The Eurogroup comprises the finance ministers of countries that have adopted the euro and has oversight of European Union matters affecting the eurozone.

Juncker’s humility was striking in a city full of blustery bureaucrats, but he may also be trying to head off accusations of hypocrisy.

As Greek Prime Minister George Papandreou has become more frustrated with taking the heat for his country’s immense economic mess and its implications for the rest of Europe, he has hit back, saying there has been “quite a big effort in the European Union to hide their responsibilities behind Greece.”

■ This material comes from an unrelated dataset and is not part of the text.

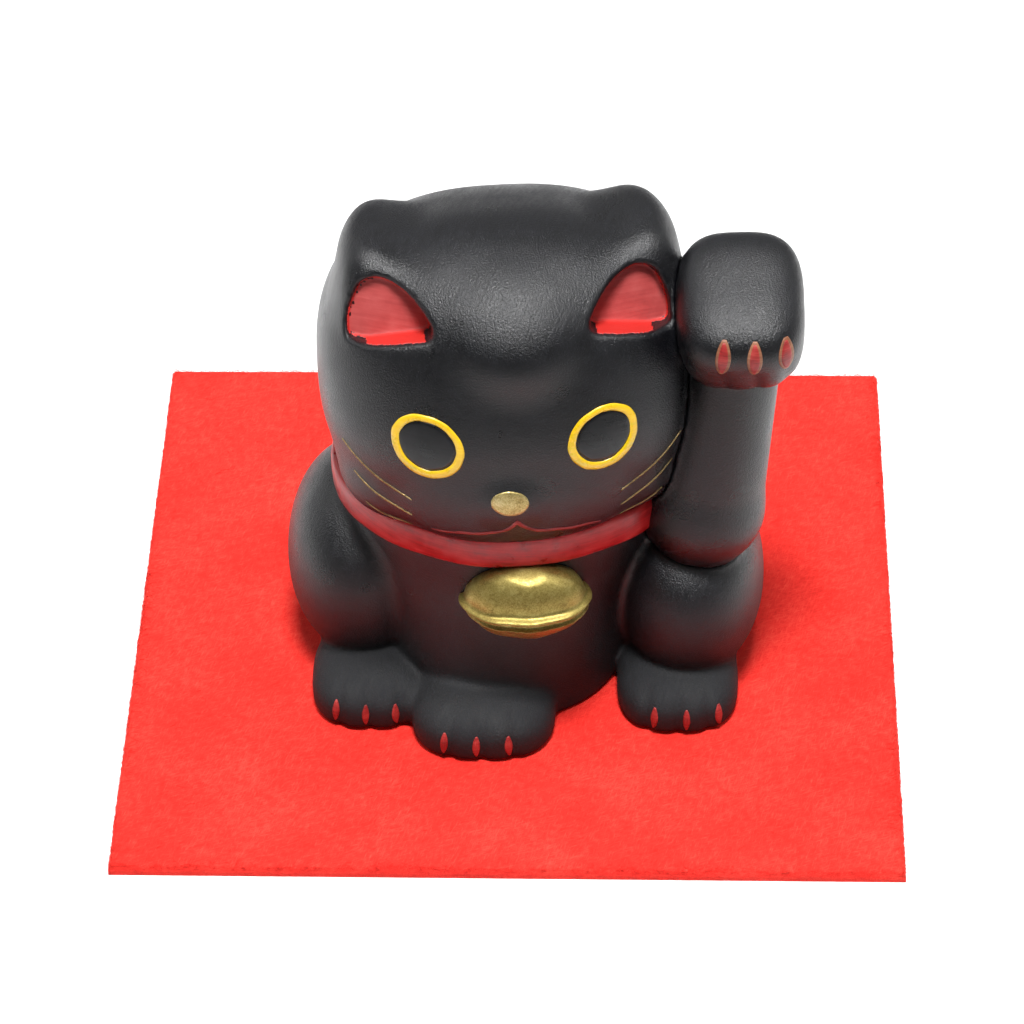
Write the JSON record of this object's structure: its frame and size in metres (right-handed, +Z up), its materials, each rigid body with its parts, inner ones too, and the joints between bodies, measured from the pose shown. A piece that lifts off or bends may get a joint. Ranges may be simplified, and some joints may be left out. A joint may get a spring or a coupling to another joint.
{
  "type": "beckoning cat figurine",
  "caption": "Small seated pottery cat with one raised paw, red collar and gilt bell, sitting on a thin square felt mat.",
  "frame": {"origin": "centre of the felt mat's underside", "axes": "+Z up, the cat faces -Y, the mat's sides lie along X and Y"},
  "size_m": [0.07, 0.07, 0.047],
  "materials": {
    "black_pottery": "satin black glaze with fine brush striations",
    "red_felt": "pressed wool felt, soft fuzzy surface",
    "red_enamel": "satin red enamel",
    "gilt_bell": "satin gilding over cast relief",
    "ear_red": "matte dull red enamel",
    "yellow_enamel": "gloss yellow enamel",
    "pupil_black": "satin black enamel",
    "gilt_paint": "granular gold paint",
    "line_red": "thin red enamel line"
  },
  "bodies": {
    "mat": {"felt_mat": "red_felt"},
    "cat": {"body_casting": "black_pottery", "head_casting": "black_pottery", "raised_arm": "black_pottery", "collar": "red_enamel", "bell": "gilt_bell", "left_ear_lining": "ear_red", "right_ear_lining": "ear_red", "left_eye_ring": "yellow_enamel", "right_eye_ring": "yellow_enamel", "left_pupil": "pupil_black", "right_pupil": "pupil_black", "nose_gilding": "gilt_paint", "mouth_line": "line_red", "left_whiskers": "gilt_paint", "right_whiskers": "gilt_paint", "raised_paw_claws": "line_red", "front_paw_claws": "line_red", "left_foot_claws": "line_red", "right_foot_claws": "line_red"}
  },
  "joints": [
    {"name": "cat_lift", "type": "slide", "parent": "mat", "child": "cat", "axis": [0, 0, 1], "range_m": [0, 0.06]}
  ]
}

Juncker noted a 2005 effort by the EU’s executive arm, the European Commission, to equip the EU’s statistics agency Eurostat with the right to check up on figures submitted by member states. The recommendation was rebuffed at that time because finance ministers did not want to give up autonomy to the Luxembourg-based EU agency.

That decision allowed Greece to get away with submitting falsified finance reports and now allows the EU some degree of deniability. Despite his candid admissions, Juncker defended the EU by saying, “If we haven’t spotted everything that we should have spotted in the case of Greece, that’s not due to a lack of observation on the part of the commission or the eurogroup. It’s due to a Greek way of presenting figures which weren’t all ones we could validate.”

Even so, there was plenty of warning that Brussels’ suspicions should have remained on permanent high alert when it came to Greece: The country’s very entry into the eurozone was predicated on falsified figures.